● Short task
Please output exactly the lines of the material from the first through the line containing "for shade, beads", and nothing more.

● Data segment

□ □ □ □ □

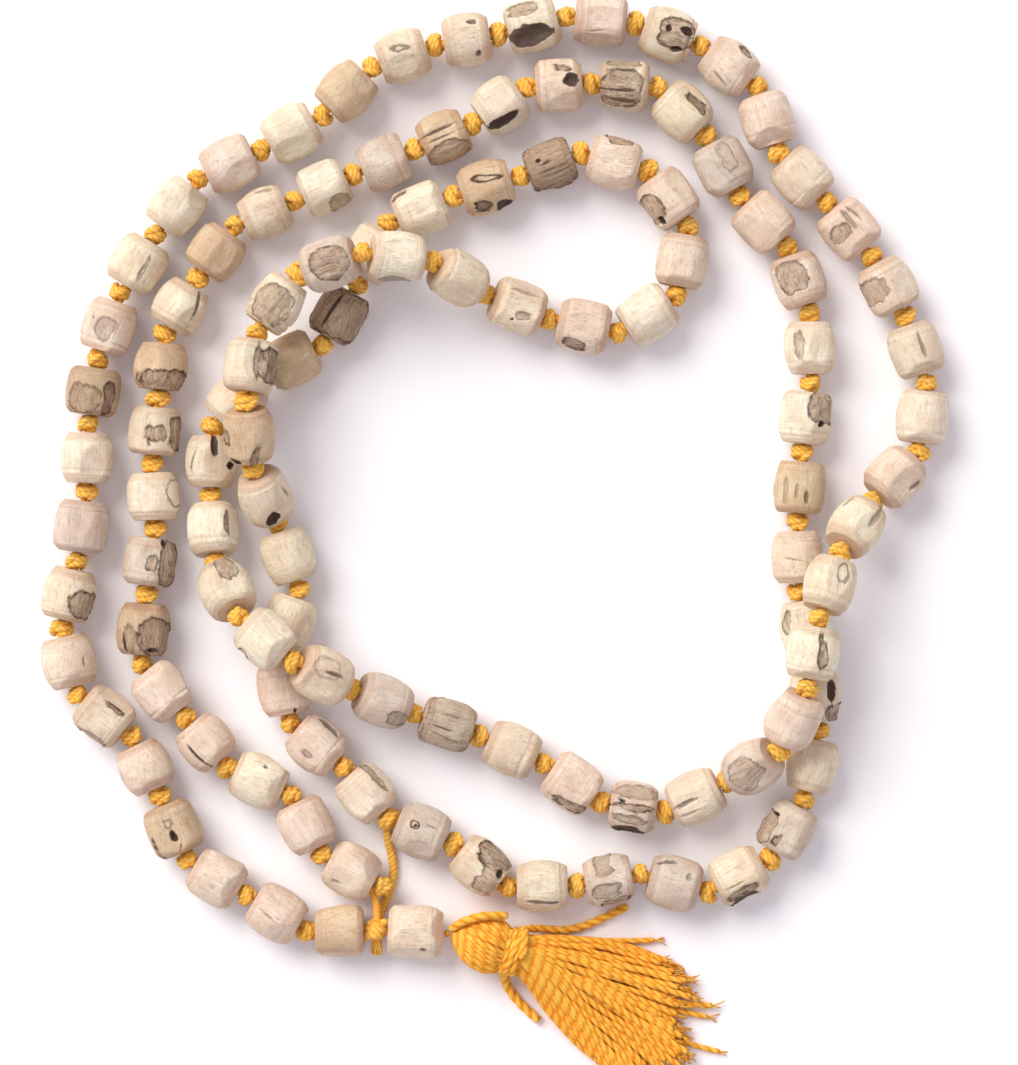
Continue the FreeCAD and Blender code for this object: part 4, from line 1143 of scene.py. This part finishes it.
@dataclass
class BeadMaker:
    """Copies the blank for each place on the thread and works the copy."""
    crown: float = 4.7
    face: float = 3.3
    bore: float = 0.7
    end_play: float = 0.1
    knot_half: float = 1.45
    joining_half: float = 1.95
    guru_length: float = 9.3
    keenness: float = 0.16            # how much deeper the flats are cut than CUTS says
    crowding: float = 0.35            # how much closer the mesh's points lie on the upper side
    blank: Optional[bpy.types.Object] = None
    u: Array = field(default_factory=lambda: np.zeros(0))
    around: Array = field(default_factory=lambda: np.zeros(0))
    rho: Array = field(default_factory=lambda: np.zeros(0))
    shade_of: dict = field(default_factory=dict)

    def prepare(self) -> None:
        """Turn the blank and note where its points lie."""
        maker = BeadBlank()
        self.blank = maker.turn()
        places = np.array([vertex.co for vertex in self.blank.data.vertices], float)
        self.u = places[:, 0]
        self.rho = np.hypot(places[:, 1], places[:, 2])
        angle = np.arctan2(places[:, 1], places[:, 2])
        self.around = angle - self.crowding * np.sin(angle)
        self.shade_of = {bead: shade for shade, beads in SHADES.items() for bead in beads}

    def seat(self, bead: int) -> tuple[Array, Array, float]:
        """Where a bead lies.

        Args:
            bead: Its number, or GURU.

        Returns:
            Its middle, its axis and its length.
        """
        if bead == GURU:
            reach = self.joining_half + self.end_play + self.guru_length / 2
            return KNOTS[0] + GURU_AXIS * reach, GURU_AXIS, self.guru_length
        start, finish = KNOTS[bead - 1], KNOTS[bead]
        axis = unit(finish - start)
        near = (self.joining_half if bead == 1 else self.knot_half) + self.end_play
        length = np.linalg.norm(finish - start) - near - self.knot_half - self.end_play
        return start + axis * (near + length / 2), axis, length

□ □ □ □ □

● The reply
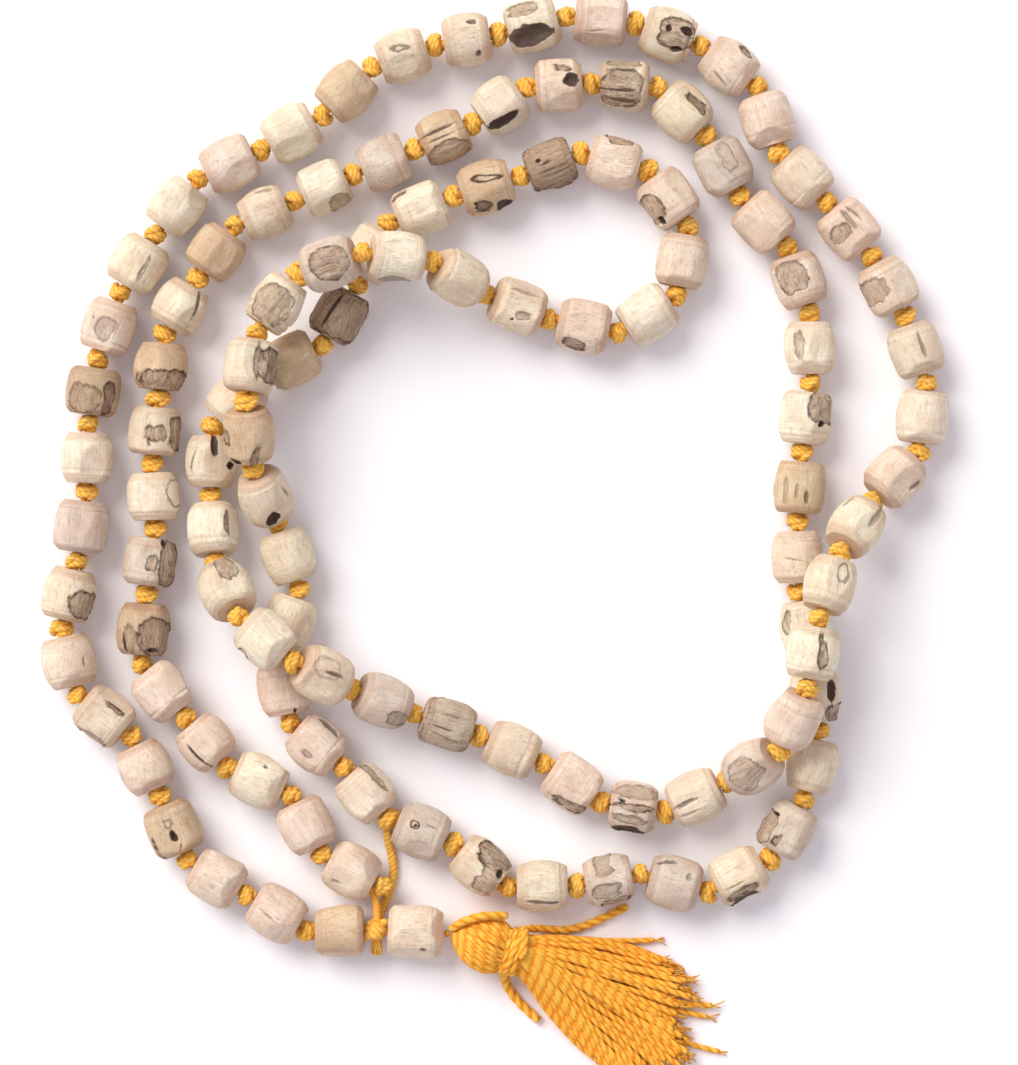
Continue the FreeCAD and Blender code for this object: part 4, from line 1143 of scene.py. This part finishes it.
@dataclass
class BeadMaker:
    """Copies the blank for each place on the thread and works the copy."""
    crown: float = 4.7
    face: float = 3.3
    bore: float = 0.7
    end_play: float = 0.1
    knot_half: float = 1.45
    joining_half: float = 1.95
    guru_length: float = 9.3
    keenness: float = 0.16            # how much deeper the flats are cut than CUTS says
    crowding: float = 0.35            # how much closer the mesh's points lie on the upper side
    blank: Optional[bpy.types.Object] = None
    u: Array = field(default_factory=lambda: np.zeros(0))
    around: Array = field(default_factory=lambda: np.zeros(0))
    rho: Array = field(default_factory=lambda: np.zeros(0))
    shade_of: dict = field(default_factory=dict)

    def prepare(self) -> None:
        """Turn the blank and note where its points lie."""
        maker = BeadBlank()
        self.blank = maker.turn()
        places = np.array([vertex.co for vertex in self.blank.data.vertices], float)
        self.u = places[:, 0]
        self.rho = np.hypot(places[:, 1], places[:, 2])
        angle = np.arctan2(places[:, 1], places[:, 2])
        self.around = angle - self.crowding * np.sin(angle)
        self.shade_of = {bead: shade for shade, beads in SHADES.items() for bead in beads}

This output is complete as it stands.